» **DO THIS**
Begin with the line containing "Write the JSON" and copy each line exactly through the last line of the entries, inclusive.

____

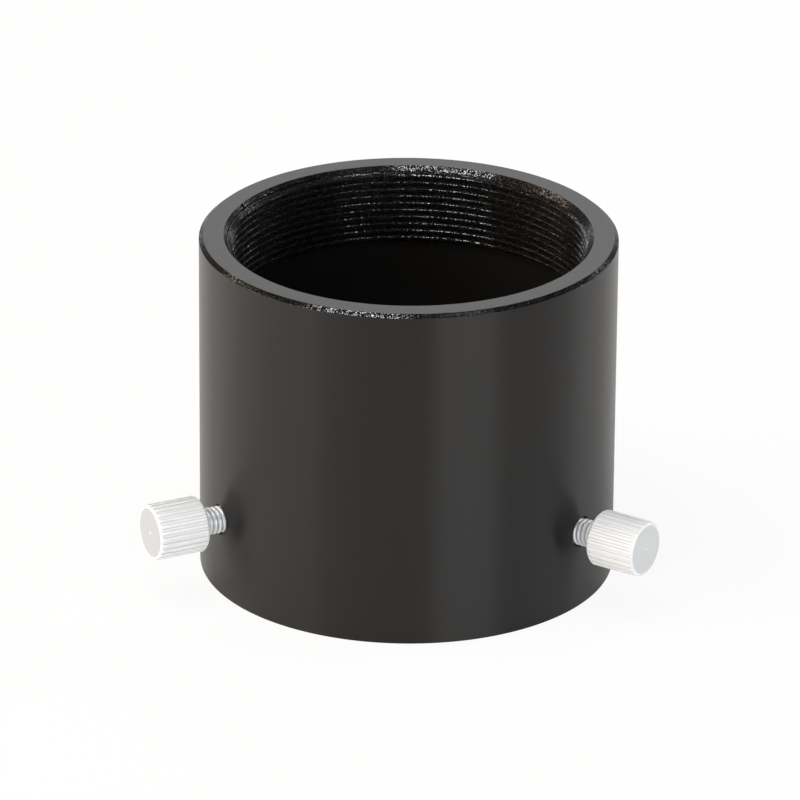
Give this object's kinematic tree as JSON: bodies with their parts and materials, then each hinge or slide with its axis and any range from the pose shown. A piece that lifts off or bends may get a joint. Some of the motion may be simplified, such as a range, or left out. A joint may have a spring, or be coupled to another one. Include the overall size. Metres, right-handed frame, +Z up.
{
  "type": "telescope thread adapter",
  "caption": "Black tube with a fine internal thread at its top and a plain barrel socket below, clamped by knurled thumbscrews through its wall.",
  "frame": {"origin": "the middle of the tube, on its bore's axis and halfway up its height, which is also the part's centroid to within half a millimetre", "axes": "+Z up along the bore's axis towards the threaded end, +Y towards the rear thumbscrew, -Y the front"},
  "size_m": [0.0732, 0.0697, 0.0496],
  "materials": {
    "black_anodised": "black anodised, matte",
    "satin_steel": "satin, turned and knurled"
  },
  "bodies": {
    "tube": {"adapter_body": "black_anodised"},
    "screw_left": {"thumbscrew_left": "satin_steel"},
    "screw_right": {"thumbscrew_right": "satin_steel"},
    "screw_rear": {"thumbscrew_rear": "satin_steel"}
  },
  "joints": [
    {"name": "clamp_left", "type": "slide", "parent": "tube", "child": "screw_left", "axis": [-0.866, -0.5, 0], "range_m": [-0.0029, 0.0025]},
    {"name": "clamp_right", "type": "slide", "parent": "tube", "child": "screw_right", "axis": [0.866, -0.5, 0], "range_m": [-0.0029, 0.0025]},
    {"name": "clamp_rear", "type": "slide", "parent": "tube", "child": "screw_rear", "axis": [0, 1, 0], "range_m": [-0.0029, 0.0025]}
  ]
}
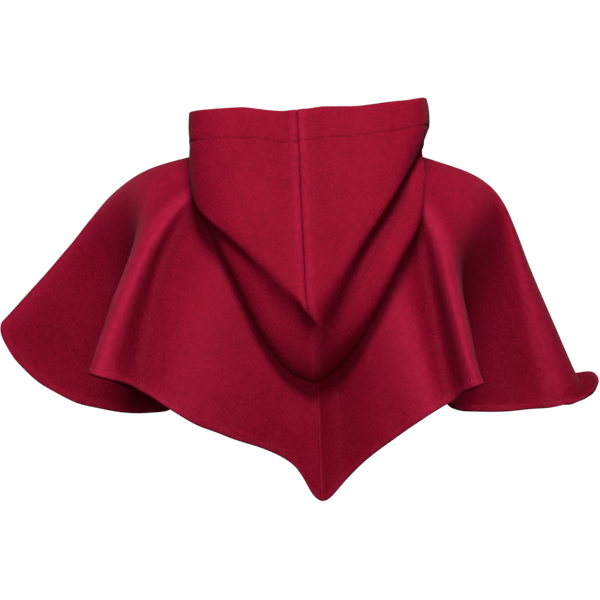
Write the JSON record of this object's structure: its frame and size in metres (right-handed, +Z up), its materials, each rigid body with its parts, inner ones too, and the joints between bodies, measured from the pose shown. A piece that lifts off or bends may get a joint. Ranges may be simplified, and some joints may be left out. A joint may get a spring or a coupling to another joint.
{
  "type": "wool hood with shoulder mantle",
  "caption": "Felted wool hood folded down behind the neck, sewn to a flared shoulder mantle with deep folds and a pointed back.",
  "frame": {"origin": "on the neck's axis, level with the base of the neck, where the garment sits on its wearer", "axes": "+Z up the neck, +Y the way the wearer faces, +X towards the wearer's right"},
  "size_m": [0.7294, 0.4297, 0.4601],
  "materials": {
    "mantle_wool": "fulled wool, matt with a soft nap",
    "hood_wool": "fulled wool, matt with a soft nap",
    "hem_wool": "fulled wool, matt, turned inside"
  },
  "bodies": {
    "root": {"mantle_left": "mantle_wool", "mantle_right": "mantle_wool", "hood_left": "hood_wool", "hood_right": "hood_wool", "face_hem_left": "hem_wool", "face_hem_right": "hem_wool"}
  },
  "joints": []
}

____

» **ANSWER IN FULL**
Write the JSON record of this object's structure: its frame and size in metres (right-handed, +Z up), its materials, each rigid body with its parts, inner ones too, and the joints between bodies, measured from the pose shown. A piece that lifts off or bends may get a joint. Ranges may be simplified, and some joints may be left out. A joint may get a spring or a coupling to another joint.
{
  "type": "wool hood with shoulder mantle",
  "caption": "Felted wool hood folded down behind the neck, sewn to a flared shoulder mantle with deep folds and a pointed back.",
  "frame": {"origin": "on the neck's axis, level with the base of the neck, where the garment sits on its wearer", "axes": "+Z up the neck, +Y the way the wearer faces, +X towards the wearer's right"},
  "size_m": [0.7294, 0.4297, 0.4601],
  "materials": {
    "mantle_wool": "fulled wool, matt with a soft nap",
    "hood_wool": "fulled wool, matt with a soft nap",
    "hem_wool": "fulled wool, matt, turned inside"
  },
  "bodies": {
    "root": {"mantle_left": "mantle_wool", "mantle_right": "mantle_wool", "hood_left": "hood_wool", "hood_right": "hood_wool", "face_hem_left": "hem_wool", "face_hem_right": "hem_wool"}
  },
  "joints": []
}